Copy exactly the lines from the one containing "obj.matrix_world = Matrix.Identity(4)" through the one containing "bpy.data.objects.remove(obj)", both included, and nothing else.

* Entries:
• • •

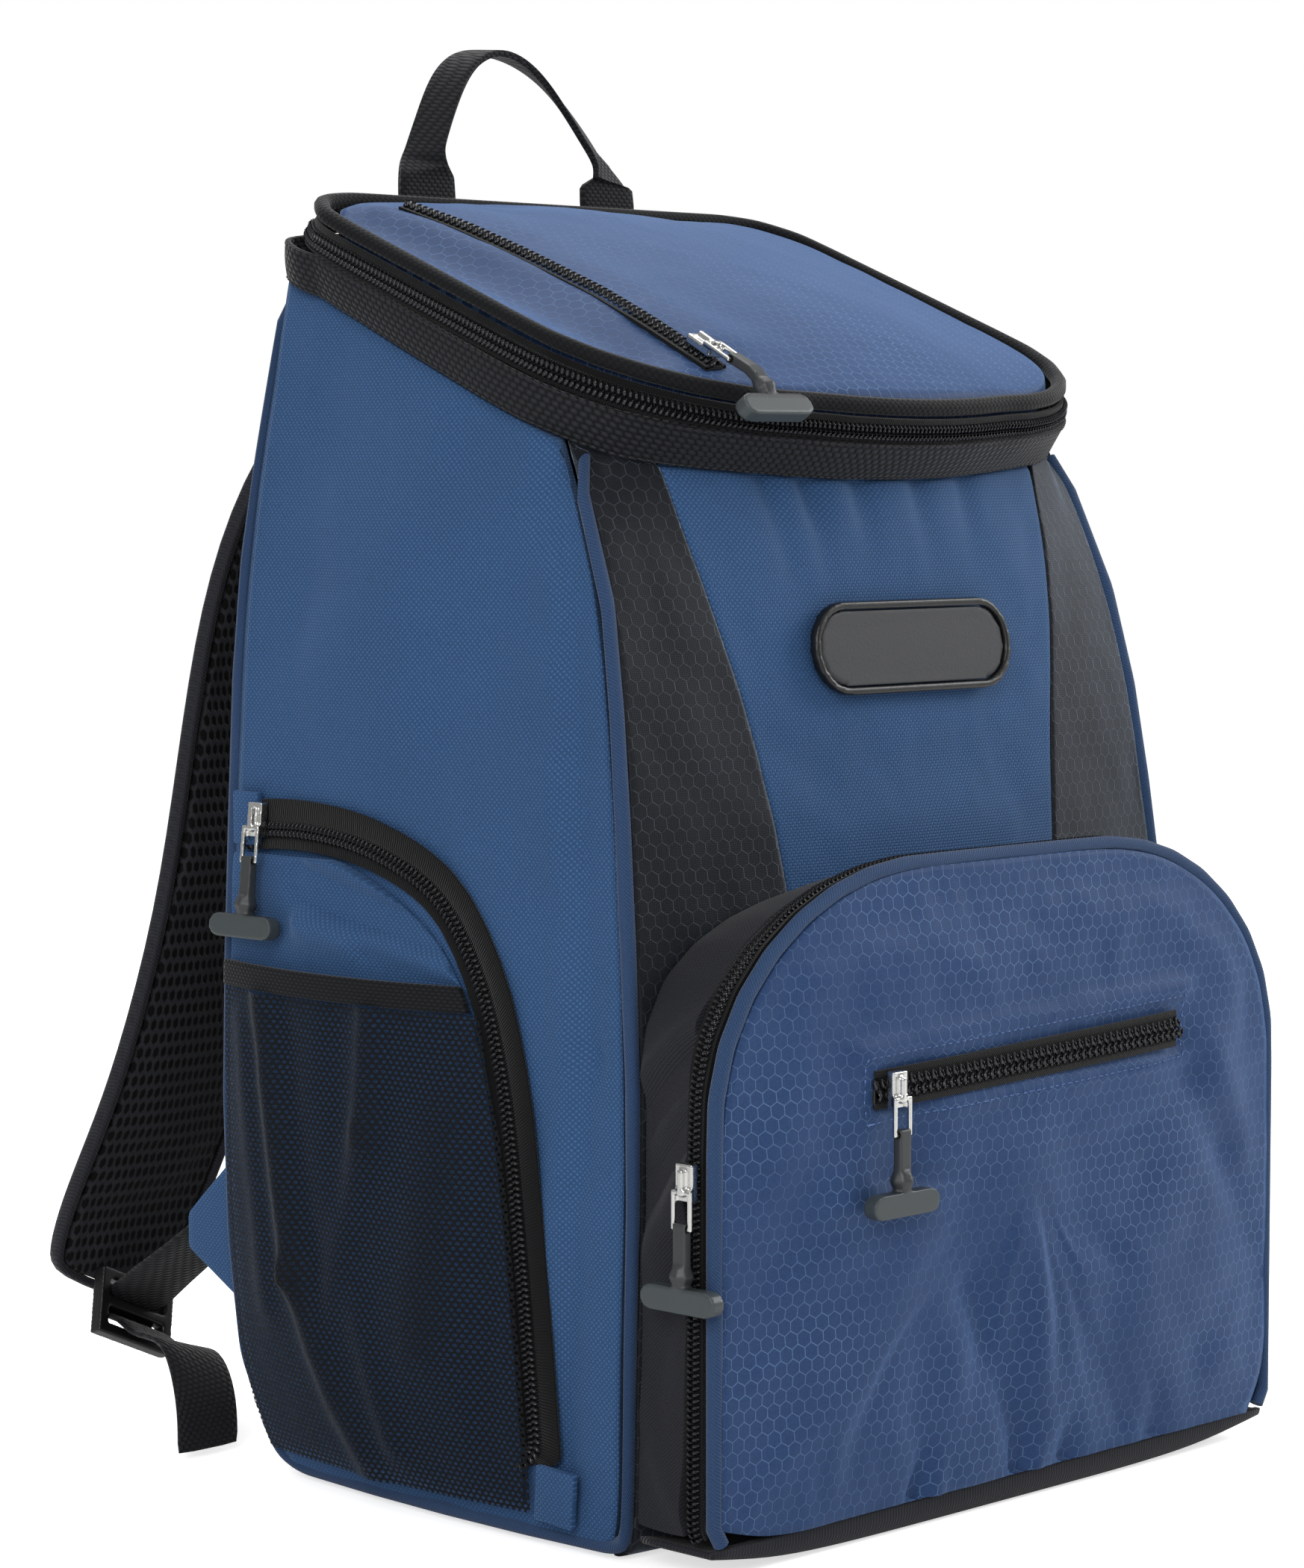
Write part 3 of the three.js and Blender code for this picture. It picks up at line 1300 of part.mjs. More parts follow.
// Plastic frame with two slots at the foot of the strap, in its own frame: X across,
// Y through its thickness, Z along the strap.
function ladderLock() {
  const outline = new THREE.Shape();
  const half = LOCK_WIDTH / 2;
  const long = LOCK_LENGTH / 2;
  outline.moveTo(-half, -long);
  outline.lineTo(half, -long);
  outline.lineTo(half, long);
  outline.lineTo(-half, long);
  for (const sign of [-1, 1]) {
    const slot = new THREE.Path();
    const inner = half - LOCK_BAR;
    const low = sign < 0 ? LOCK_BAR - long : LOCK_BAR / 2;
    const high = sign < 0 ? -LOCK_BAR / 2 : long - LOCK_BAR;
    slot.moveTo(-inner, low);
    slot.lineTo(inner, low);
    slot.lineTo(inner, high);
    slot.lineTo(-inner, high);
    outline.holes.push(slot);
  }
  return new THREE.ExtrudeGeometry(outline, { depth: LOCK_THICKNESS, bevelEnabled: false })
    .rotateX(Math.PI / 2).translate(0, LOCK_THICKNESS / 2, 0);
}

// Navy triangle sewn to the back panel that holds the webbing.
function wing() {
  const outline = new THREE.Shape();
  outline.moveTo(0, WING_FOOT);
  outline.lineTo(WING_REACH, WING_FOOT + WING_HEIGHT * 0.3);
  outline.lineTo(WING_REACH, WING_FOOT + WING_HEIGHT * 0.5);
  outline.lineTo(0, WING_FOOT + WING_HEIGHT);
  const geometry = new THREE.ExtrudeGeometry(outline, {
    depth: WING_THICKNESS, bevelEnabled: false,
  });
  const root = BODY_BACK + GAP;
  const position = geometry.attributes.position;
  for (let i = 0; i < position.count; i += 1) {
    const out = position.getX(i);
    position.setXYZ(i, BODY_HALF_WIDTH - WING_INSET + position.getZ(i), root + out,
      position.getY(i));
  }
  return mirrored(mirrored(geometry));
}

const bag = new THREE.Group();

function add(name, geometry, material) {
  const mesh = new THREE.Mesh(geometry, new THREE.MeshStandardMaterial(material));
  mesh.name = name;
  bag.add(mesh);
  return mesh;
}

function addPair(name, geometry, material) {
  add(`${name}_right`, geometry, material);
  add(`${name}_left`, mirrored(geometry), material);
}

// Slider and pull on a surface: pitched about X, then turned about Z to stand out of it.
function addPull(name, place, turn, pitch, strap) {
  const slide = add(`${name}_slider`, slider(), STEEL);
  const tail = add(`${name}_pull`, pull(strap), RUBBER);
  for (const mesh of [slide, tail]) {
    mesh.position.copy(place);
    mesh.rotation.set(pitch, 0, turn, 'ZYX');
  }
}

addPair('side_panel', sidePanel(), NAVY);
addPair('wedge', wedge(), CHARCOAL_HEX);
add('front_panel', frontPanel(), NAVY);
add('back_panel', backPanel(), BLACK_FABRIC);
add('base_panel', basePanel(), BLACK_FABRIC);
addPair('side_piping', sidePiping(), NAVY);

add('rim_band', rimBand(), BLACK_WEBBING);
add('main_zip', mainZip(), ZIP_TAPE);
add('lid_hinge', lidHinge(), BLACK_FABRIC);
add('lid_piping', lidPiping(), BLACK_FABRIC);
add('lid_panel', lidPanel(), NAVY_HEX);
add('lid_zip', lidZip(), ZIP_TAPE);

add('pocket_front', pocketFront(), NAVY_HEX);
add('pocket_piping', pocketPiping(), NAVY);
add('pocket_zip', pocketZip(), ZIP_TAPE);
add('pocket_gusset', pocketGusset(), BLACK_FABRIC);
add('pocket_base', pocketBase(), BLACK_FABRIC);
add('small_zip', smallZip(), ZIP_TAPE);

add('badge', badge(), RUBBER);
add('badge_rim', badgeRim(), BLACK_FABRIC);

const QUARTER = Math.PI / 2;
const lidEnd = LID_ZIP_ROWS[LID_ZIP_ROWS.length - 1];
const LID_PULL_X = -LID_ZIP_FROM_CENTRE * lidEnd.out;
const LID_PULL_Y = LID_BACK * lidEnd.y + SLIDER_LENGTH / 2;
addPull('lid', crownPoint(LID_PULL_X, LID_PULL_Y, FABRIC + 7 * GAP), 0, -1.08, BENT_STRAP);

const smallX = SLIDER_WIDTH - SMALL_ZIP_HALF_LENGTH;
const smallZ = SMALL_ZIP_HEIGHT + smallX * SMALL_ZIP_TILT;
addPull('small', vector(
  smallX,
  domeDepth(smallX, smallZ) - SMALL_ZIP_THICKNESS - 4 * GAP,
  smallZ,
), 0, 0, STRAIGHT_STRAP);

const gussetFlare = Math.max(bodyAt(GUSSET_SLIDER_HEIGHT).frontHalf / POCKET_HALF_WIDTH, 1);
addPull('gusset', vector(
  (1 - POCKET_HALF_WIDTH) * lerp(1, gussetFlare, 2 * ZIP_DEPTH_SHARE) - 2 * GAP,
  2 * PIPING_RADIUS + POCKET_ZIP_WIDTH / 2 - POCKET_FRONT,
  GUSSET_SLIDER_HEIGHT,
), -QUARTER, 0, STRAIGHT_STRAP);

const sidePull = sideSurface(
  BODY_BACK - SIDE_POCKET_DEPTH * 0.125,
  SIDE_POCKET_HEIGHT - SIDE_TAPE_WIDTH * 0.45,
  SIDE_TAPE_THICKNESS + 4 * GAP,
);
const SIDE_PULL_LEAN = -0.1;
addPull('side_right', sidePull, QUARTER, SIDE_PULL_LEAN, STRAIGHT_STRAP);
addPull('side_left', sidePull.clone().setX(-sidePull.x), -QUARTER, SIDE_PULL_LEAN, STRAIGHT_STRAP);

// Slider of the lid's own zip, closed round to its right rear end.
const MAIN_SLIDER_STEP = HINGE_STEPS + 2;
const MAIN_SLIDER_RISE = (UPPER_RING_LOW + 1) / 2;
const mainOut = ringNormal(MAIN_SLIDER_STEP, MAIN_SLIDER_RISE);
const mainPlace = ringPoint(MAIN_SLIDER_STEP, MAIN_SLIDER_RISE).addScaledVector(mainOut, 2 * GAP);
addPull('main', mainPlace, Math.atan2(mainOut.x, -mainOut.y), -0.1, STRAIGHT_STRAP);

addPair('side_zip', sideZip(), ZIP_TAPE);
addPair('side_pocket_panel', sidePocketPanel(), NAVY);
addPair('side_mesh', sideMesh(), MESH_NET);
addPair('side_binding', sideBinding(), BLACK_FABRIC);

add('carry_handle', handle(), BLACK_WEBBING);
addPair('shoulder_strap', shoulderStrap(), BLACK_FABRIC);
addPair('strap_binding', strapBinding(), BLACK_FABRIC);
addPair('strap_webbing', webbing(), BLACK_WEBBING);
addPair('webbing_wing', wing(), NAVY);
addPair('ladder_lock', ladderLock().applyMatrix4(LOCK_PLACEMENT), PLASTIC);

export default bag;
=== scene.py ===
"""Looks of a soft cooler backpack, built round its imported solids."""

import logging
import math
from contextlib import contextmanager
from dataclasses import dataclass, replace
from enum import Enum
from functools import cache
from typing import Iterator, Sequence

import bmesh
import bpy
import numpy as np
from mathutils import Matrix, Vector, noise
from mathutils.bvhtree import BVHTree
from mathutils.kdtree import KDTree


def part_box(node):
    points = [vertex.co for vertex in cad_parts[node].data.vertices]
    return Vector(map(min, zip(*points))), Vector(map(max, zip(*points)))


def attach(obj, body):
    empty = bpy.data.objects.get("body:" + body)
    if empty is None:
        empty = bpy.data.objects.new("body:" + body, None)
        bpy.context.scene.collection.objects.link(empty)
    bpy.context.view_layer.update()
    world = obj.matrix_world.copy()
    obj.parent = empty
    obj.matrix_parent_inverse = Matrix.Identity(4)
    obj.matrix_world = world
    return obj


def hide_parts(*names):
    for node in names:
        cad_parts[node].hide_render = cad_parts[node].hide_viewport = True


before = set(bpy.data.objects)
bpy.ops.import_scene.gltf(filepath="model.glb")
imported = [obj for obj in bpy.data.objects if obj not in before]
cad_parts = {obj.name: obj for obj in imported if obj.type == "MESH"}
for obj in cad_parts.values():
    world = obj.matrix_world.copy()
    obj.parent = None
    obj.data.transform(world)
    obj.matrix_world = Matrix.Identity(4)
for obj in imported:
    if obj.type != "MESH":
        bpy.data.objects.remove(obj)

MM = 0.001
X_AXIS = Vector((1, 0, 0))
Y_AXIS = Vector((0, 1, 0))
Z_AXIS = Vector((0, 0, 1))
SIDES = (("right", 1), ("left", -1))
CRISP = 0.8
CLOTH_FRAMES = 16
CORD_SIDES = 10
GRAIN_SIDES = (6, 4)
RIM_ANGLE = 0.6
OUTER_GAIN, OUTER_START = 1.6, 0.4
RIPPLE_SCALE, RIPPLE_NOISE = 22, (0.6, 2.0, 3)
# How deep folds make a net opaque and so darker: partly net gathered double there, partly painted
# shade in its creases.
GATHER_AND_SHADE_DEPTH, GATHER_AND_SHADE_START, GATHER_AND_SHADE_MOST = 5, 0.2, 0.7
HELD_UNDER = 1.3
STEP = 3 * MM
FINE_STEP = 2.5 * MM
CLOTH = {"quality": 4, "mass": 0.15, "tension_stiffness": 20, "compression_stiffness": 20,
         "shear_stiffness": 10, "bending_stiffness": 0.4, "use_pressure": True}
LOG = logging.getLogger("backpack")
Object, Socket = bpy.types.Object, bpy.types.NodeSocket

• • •

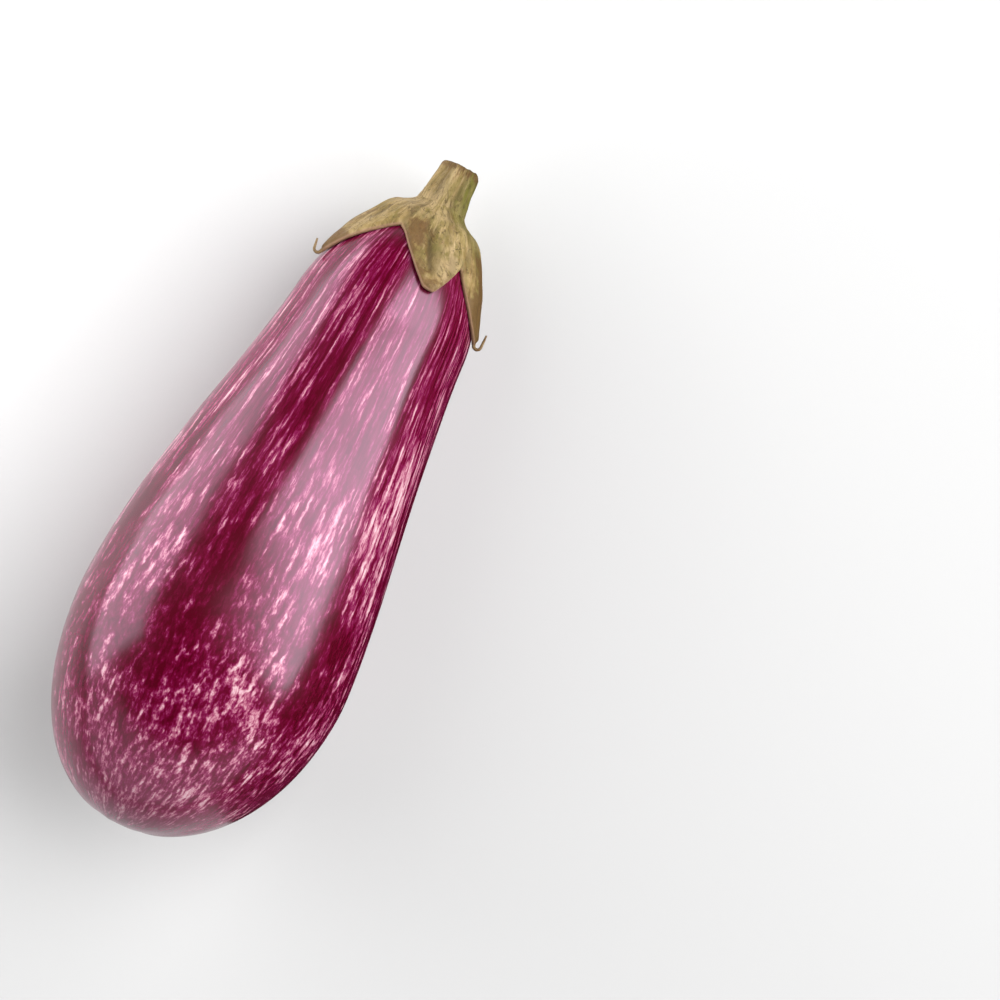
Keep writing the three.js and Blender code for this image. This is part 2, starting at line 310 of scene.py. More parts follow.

• • •

* Answer to the exercise:
    obj.matrix_world = Matrix.Identity(4)
for obj in imported:
    if obj.type != "MESH":
        bpy.data.objects.remove(obj)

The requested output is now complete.